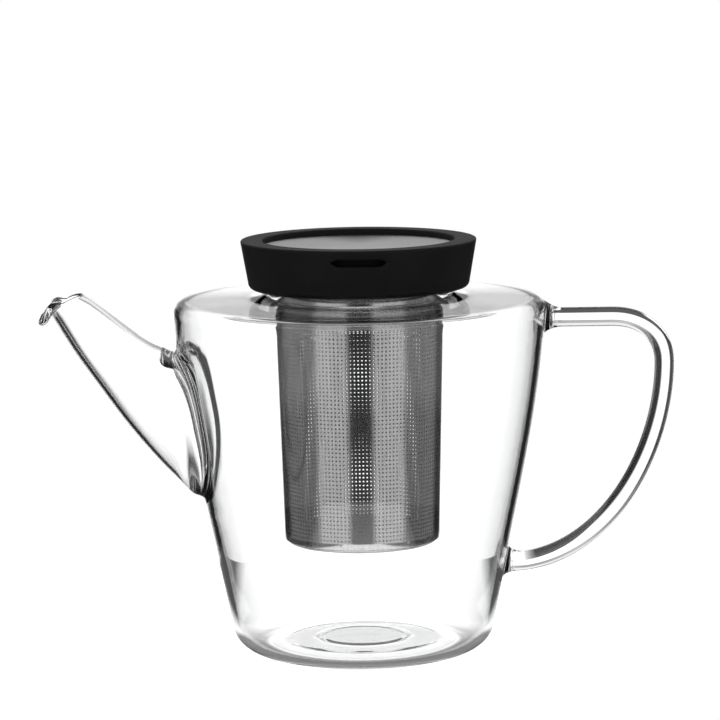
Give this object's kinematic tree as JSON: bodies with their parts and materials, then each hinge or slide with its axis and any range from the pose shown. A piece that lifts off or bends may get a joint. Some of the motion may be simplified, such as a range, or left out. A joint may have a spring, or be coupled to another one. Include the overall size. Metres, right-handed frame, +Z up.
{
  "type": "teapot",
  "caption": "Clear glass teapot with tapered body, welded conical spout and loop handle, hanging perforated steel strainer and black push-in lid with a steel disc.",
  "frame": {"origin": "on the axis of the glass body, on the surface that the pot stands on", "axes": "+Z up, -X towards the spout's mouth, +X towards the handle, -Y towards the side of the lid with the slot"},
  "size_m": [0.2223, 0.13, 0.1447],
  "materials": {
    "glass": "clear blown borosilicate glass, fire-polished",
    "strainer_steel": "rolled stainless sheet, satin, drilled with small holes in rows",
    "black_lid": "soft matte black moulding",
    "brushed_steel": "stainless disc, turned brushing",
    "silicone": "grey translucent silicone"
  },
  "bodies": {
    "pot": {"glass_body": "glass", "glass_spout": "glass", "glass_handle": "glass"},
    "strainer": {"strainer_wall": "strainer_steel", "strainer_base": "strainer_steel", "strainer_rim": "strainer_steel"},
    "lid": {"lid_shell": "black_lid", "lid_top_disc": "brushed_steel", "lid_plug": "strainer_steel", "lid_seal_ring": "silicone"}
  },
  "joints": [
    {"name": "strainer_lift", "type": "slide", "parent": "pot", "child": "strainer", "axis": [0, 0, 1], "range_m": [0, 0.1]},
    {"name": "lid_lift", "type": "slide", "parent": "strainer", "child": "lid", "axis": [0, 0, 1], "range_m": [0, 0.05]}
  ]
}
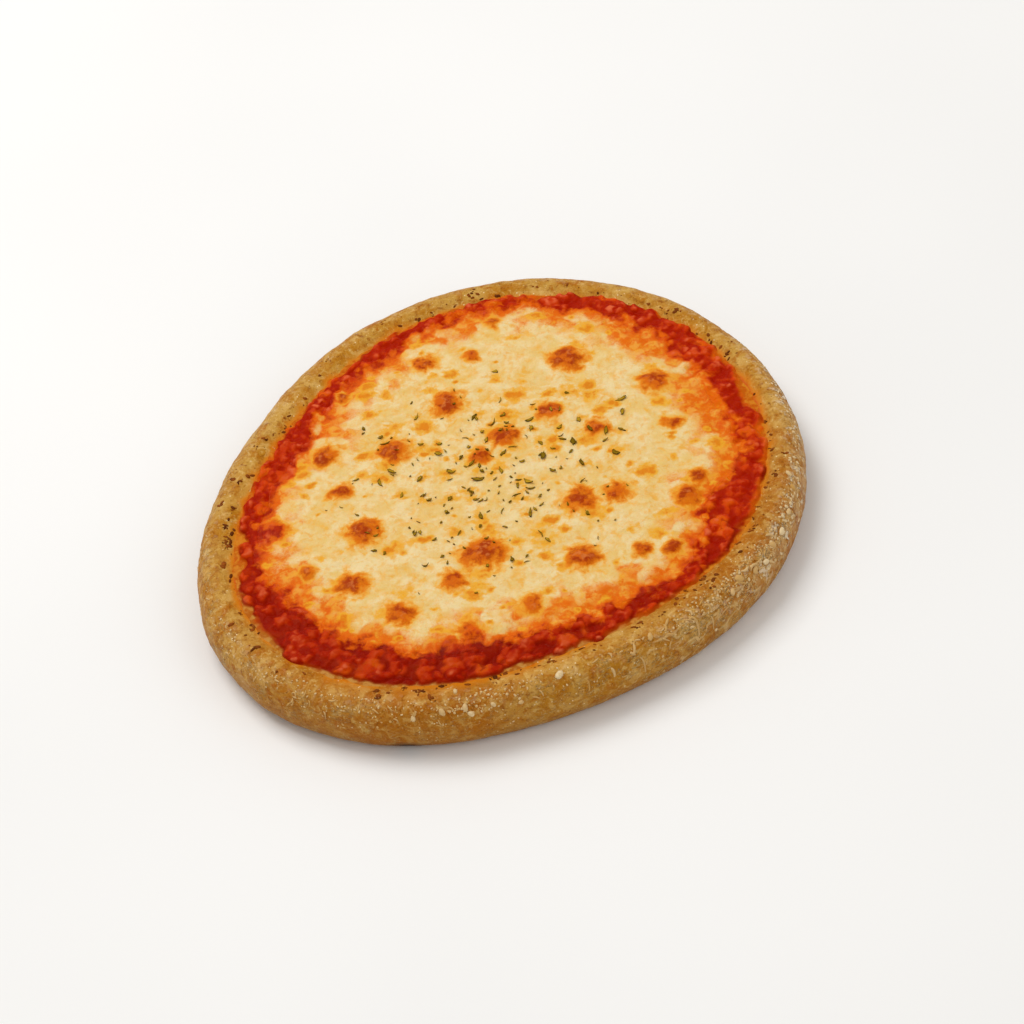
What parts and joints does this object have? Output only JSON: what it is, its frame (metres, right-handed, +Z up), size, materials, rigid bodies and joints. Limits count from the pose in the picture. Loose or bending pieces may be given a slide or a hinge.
================================
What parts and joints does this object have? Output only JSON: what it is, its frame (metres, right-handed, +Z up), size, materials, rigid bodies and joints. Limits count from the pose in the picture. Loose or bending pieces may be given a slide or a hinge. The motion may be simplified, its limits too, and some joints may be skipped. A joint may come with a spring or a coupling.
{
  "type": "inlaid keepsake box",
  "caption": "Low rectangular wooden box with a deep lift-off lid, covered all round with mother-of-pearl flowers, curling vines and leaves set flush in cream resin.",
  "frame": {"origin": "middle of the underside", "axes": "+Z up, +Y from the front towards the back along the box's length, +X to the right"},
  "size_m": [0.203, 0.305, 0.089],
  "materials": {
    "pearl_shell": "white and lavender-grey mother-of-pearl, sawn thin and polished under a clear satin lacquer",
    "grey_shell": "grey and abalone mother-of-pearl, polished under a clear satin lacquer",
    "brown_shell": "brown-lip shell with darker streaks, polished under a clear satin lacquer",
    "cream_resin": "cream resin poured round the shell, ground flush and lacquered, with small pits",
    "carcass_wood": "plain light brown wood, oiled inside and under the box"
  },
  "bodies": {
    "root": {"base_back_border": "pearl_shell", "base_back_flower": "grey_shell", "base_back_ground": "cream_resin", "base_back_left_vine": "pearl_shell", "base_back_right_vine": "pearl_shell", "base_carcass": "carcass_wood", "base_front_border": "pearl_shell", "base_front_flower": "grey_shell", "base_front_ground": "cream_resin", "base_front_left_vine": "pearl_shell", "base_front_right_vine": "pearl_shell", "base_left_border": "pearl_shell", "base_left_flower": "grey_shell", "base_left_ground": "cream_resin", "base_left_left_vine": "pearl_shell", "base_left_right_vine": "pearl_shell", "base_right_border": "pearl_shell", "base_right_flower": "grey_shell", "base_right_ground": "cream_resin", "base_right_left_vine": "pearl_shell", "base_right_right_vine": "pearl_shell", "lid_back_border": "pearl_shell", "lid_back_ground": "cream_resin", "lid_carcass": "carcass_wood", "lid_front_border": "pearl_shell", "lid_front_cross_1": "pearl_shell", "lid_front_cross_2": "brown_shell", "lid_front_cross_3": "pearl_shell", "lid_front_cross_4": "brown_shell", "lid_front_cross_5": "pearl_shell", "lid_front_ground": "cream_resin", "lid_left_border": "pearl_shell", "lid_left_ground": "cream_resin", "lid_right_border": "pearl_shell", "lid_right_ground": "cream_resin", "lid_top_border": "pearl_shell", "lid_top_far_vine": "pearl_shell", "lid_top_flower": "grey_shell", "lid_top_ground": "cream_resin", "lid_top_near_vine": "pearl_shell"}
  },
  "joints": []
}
================================
(Exercise brief):
Report only how many lines in the entries contain "joints".

(Response to the task):
4